18. (21) KEVIN HARVICK 90.2
Last year at Atlanta: 1st and 3rd. This year: two blown engines. I thought this team had its problems solved, but I was wrong. Dead wrong.

19. (18) RICKY CRAVEN 89.5
The car looked stout through the first long green flag run, but it was all downhill from there.

20. (20) BILL ELLIOTT 87.7
10 races ago, Bill longed like a potential contender for the championship. But now he’s down to 12th in points with zero forward momentum.

21. (22) DAVE BLANEY 86.9
19th. It may seem like a lot lower than Dave should have finished. But then again, it’s way better then the final result in this race last year.

22. (17) JOHNNY BENSON 86.5
Fantasy tip: Johnny may be a good long shot pick for Rockingham – he was third in this race last year.

23. (26) WARD BURTON 86.2
24th in points, and yet 2nd in money won. It’s amazing what the Daytona 500 can do for your coffers, isn’t it?

24. (25) KYLE PETTY 84.3
C’mon Kyle, why didn’t you stay out, or at least just take two tires? Even if you’d lost a spot a lap in the final sprint (heh heh), you’d have had a season-best run.

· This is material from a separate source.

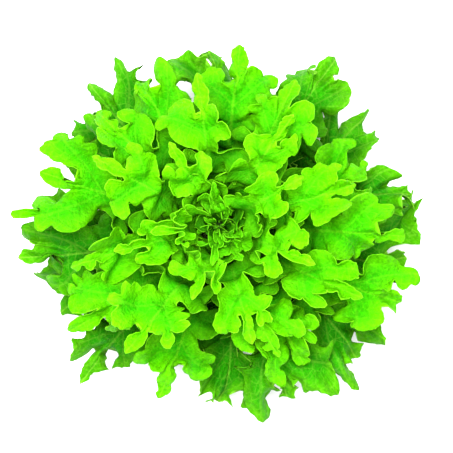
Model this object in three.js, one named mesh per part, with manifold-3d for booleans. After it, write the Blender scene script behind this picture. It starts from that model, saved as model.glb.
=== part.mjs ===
// A loose-leaf head of oak-leaf lettuce, as cut for market: a short stem with a flat cut face, and
// lobed leaves round it in a golden-angle spiral, from low drooping outer leaves to a frilled heart.
// Millimetres and degrees, +Z up. The origin is the middle of the stem's cut face.
//
// Every leaf is one waved sheet. It is laid out flat first, as rays that fan out from the midrib and
// end on the lobed margin, then carried onto a path that climbs from the stem and arches outwards.
import * as THREE from "three";
import { mergeVertices } from "three/addons/utils/BufferGeometryUtils.js";
import Module from "manifold-3d";

// ---------------------------------------------------------------- driving dimensions

const GOLDEN_ANGLE = 137.508; // from one leaf to the next, round the stem
const FIRST_AZIMUTH = 212; // of the outermost leaf
const LEAVES = 40; // separate leaves, counted from the outermost
const HEART_LEAVES = 8; // small ones in the middle, grown together at the foot
const SEED = 3;
const REDRAWS = 60; // times that a leaf may be drawn again, each time a little calmer
const HASH = { leaf: 127.1, item: 311.7, seed: 74.7, stretch: 43758.5453 }; // of the repeatable draw

const STEM = { cutRadius: 15, waistRadius: 17, waist: 6, topRadius: 8, top: 42 };
const HEART_CORE = { radius: 6.5, tipRadius: 1.5, height: 26 };
const HEART_FOOT_RADIUS = 5.2; // where the heart's leaves start, inside the core
const SUNK = 1.5; // how deep a leaf's foot starts inside the stem, before it is cut back
const CLEARANCE = 0.35; // least space between one piece and the next
const LOWEST = 1.5; // least height of a leaf above the table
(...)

25. (23) JEREMY MAYFIELD 83.8
Heyyyy Jeremay! What do you think of this new team member concept? Feel good about (likely) costing Casey his job?

26. (27) STEVE PARK 82
Steve’s sure building a lot of momentum, isn’t he? I’d pick him for Rockingham, but he hasn’t raced there since his win.

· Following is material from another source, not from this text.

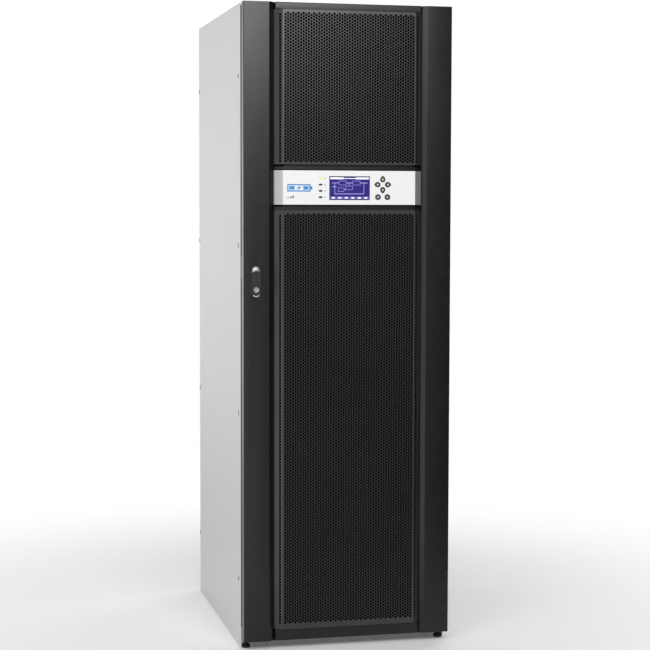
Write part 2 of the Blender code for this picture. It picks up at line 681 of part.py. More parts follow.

27. (24) JOHN ANDRETTI 78.2
Four laps…not even enough time to break a sweat. Heck, not even enough time to walk to the refrigerator and back.

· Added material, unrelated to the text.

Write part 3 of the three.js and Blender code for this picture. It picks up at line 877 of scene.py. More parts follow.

28. (30) ELLIOTT SADLER 72.7
He hasn’t even turned a competitive lap for Robert Yates, and he may already be losing his crew chief. And if so, because of slow test session(s).

29. (29) TERRY LABONTE 70.9
Terry showed so much promise in the first 2/3 of the season, and yet here he is, right where he finished in points last year.

30. (35) JOE NEMECHEK 67.7
A big HOO-RAH for Joe! Way to try and stake your claim to a ride for next year. A good run at a non cookie-cutter track, and you should be all set.

31. (28) JIMMY SPENCER 65.9
Pop Quiz: How much of an advantage does Jimmy get with that extra left-side weight? Answer: not enough.

32. (31) KEN SCHRADER 61.6
Kenny’s racing for a ride, and I don’t think you can get a ride based solely on competitive desire. You’ve got to have results too.

33. (32) MIKE WALLACE 61.1
Mike’s in nearly the same situation he was last year: driving his heart out for a team that may be shut down, or just give him the boot.

34. (34) MIKE SKINNER 59.9
Once upon a time, there was a man named Mike Skinner. Mr. Skinner was a rising star, and considered to be one of the best drivers never to win a race…

35. (33) TODD BODINE 58.3
Sheesh, why’d you announce you were leaving Herzog if you were just going to come back three races later? “Sabbatical” would be a more appropriate term.

36. (38) CASEY ATWOOD 50.4
So, Jayski says that Kevin Lepage is going to be replacing Casey, and that Casey may go to the 27 or 37 for next year. It may not pay as much, but he’ll be happier there. I’m a huge fan of Kevin’s, but with Evernham running the show, I doubt he’ll have as much fun as at the end of last season.

37. (37) BOBBY HAMILTON/GREG BIFFLE 50.1
The first of Bobby’s two (count ‘em, two) top-10 finishes this year came at The Rock the first time around. Reason for hope? You bet.

38. (36) JERRY NADEAU 48.6
Think Jerry enjoyed being on the sidelines at Atlanta, of all places? I wonder how he feels now about go-kart racing.

39. (39) KENNY WALLACE 48.2
Kenny, I honestly hope that you’ll lobby for a different paint scheme of next year’s car, because that’s about the ugliest hunk of sheet metal I’ve ever seen.

40. (40) BRETT BODINE 43.2
I hate to break this to Brett, but even Buckshot has a higher points-per-race average this year.
 
Originally posted by stridsberry
31. (28) JIMMY SPENCER 65.9
Pop Quiz: How much of an advantage does Jimmy get with that extra left-side weight?  Answer: not enough.

LOL!!:p Very good job as usual.
 
Great job strids.

But I just gotta tell ya: Anyone cheering for the Tide ride has very little room to ridicule ugly paint schemes IMO. :p THAT thing's been ugly for 20 years.
 
Originally posted by TN-Ward-Fan
But I just gotta tell ya:  Anyone cheering for the Tide ride has very little room to ridicule ugly paint schemes IMO.  :p   THAT thing's been ugly for 20 years.

It's not THAT bad, Wardfan. The old DW version was pretty ugly, but it's gotten better, especially with the blue-on-orange numbers - very good color match. They make a good transistion to the lighter colors, too. I don't know about you, but I thought the Clean Breeze car looked nice, though I have to admit that the Give Kids the World paint job was one the worst "Special Edition" schemes of the year.